| Task requirements |
Return exactly and only these lines: the first of the listing through the one containing "return angle, angle".
########
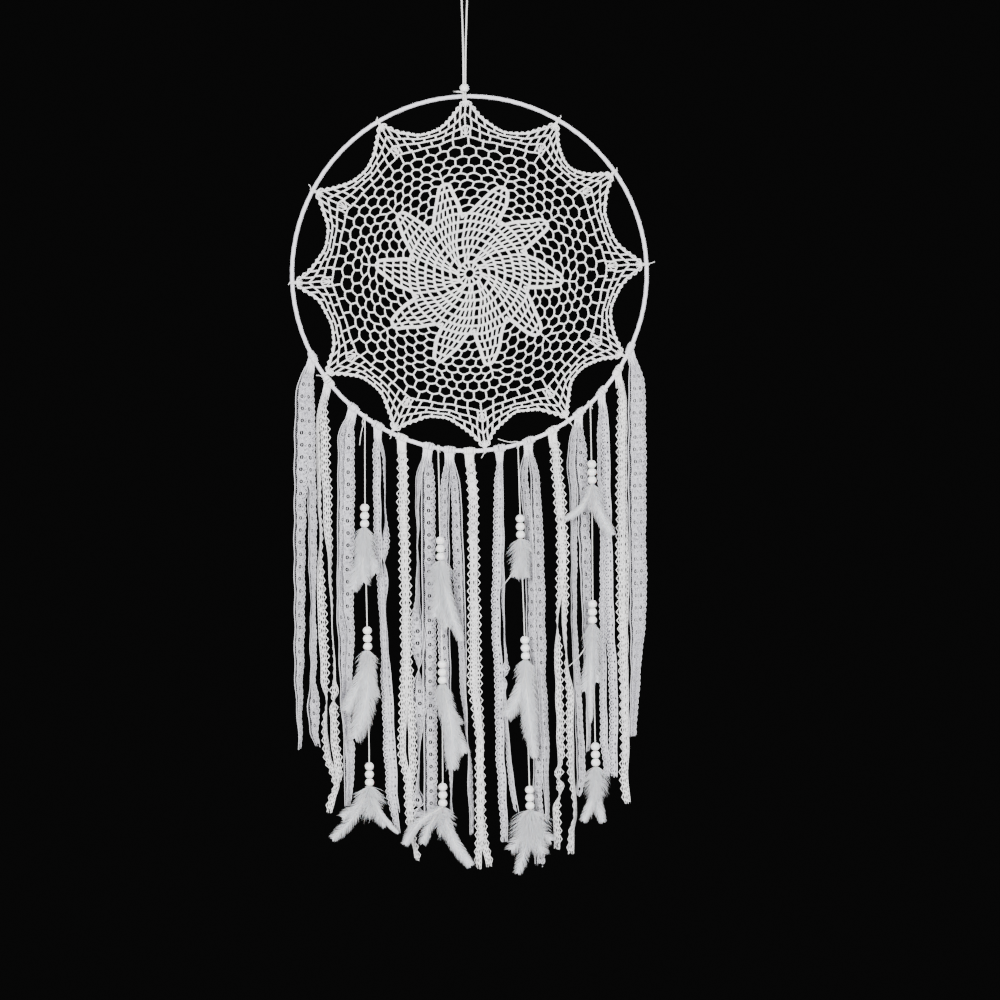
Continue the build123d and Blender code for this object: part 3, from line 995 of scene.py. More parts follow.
        if row <= whole:
            i = np.arange(1, row)
            low = between(self.net_rows[row - 2], (i - 0.5) / max(1, row - 1))
            return low, between(self.net_rows[row - 1], i / row)
        tip = self.petal_tips[0]
        if row == whole + 1:
            i = np.arange(1, row)
            return (np.array([tip, *(tip + each * (i - 0.5) / whole)]),
                    np.array([tip, *(tip + each * i / row)]))
        half = 0.5 if (row - whole) % 2 == 0 else 0.0
        angle = tip + each * (np.arange(whole + 1) + half) / (whole + 1)
        return angle, angle

    def _net(self, mesh: ThreadMesh) -> None:
        """Rows of net: each post stands on the middle of an arch of the row below."""
        each = 360 / self.petals
        whole = len(self.row_stitches) - 1
        sectors = np.arange(self.petals)[:, None] * each
        for row in range(1, len(self.net_rows) + 2):
            low, high = self._posts_of(row)
            if len(low):
                foot = (low + sectors).ravel()
                head = (high + sectors).ravel()
                stand = self._net_radius(row - 1, foot) + self.bulge - self.arch_foot
                if row == whole + 1:
                    first = np.arange(len(foot)) % len(low) == 0
                    stand = np.where(first, self.net_rows[row - 2] - self.arch_foot, stand)
                top = self._net_radius(row, head) - (self.arch_foot if row <= len(self.net_rows) else 0)
                self._stitches(mesh, self._flat(stand, foot), self._flat(top, head), self.net_yarn)
            if row == whole:
                tips = (self.petal_tips[0] + sectors).ravel()
                self._stitches(mesh, self._flat(self.petal_tip + 2, tips),
                               self._flat(self.net_rows[row - 1] - self.arch_foot, tips), self.net_yarn)
            if row > len(self.net_rows):
                break
            if row <= whole:
                right, left = self._edges(self.net_rows[row - 1])
                stops = left + np.arange(row + 1) / row * (right + each - left)
                starts, ends = (stops[:-1] + sectors).ravel(), (stops[1:] + sectors).ravel()
            else:
                starts = np.sort((high + sectors).ravel())
                ends = np.roll(starts, -1)
                ends[-1] += 360
            self._arches(mesh, row, starts, ends)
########
| Solution |
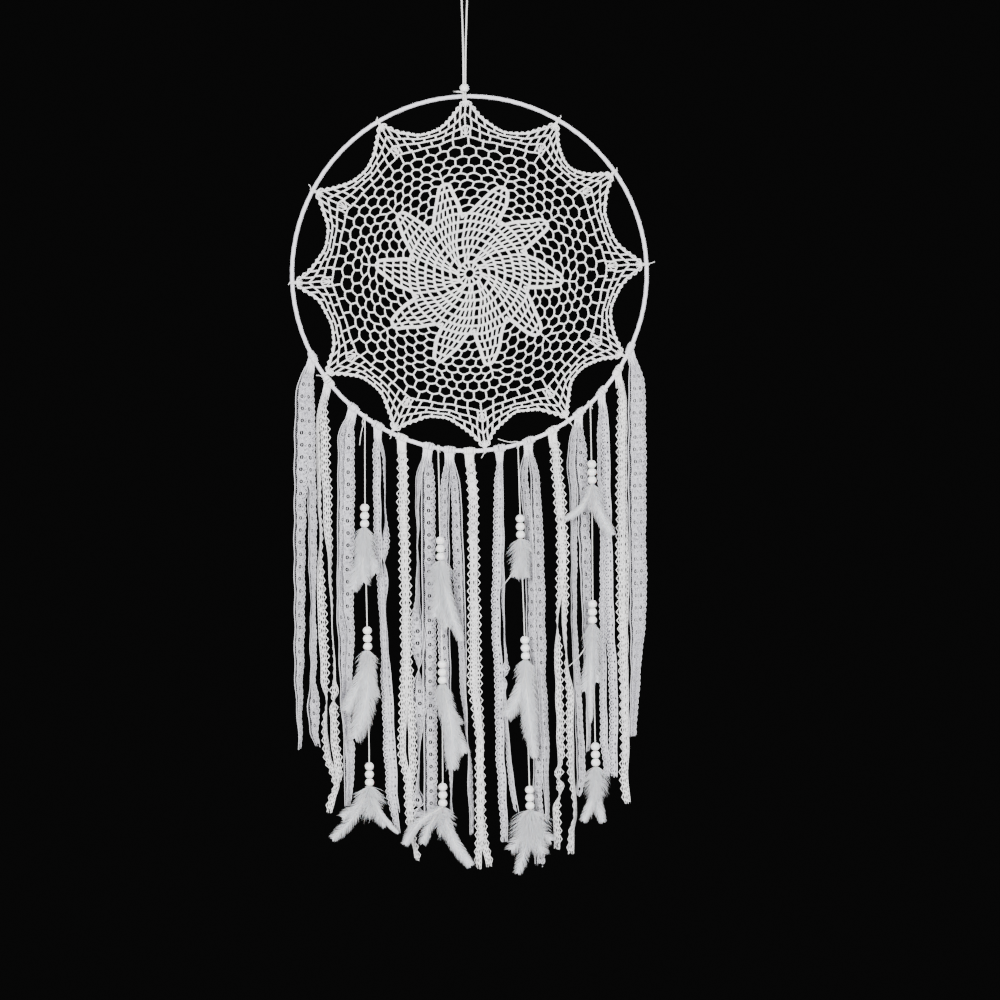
Continue the build123d and Blender code for this object: part 3, from line 995 of scene.py. More parts follow.
        if row <= whole:
            i = np.arange(1, row)
            low = between(self.net_rows[row - 2], (i - 0.5) / max(1, row - 1))
            return low, between(self.net_rows[row - 1], i / row)
        tip = self.petal_tips[0]
        if row == whole + 1:
            i = np.arange(1, row)
            return (np.array([tip, *(tip + each * (i - 0.5) / whole)]),
                    np.array([tip, *(tip + each * i / row)]))
        half = 0.5 if (row - whole) % 2 == 0 else 0.0
        angle = tip + each * (np.arange(whole + 1) + half) / (whole + 1)
        return angle, angle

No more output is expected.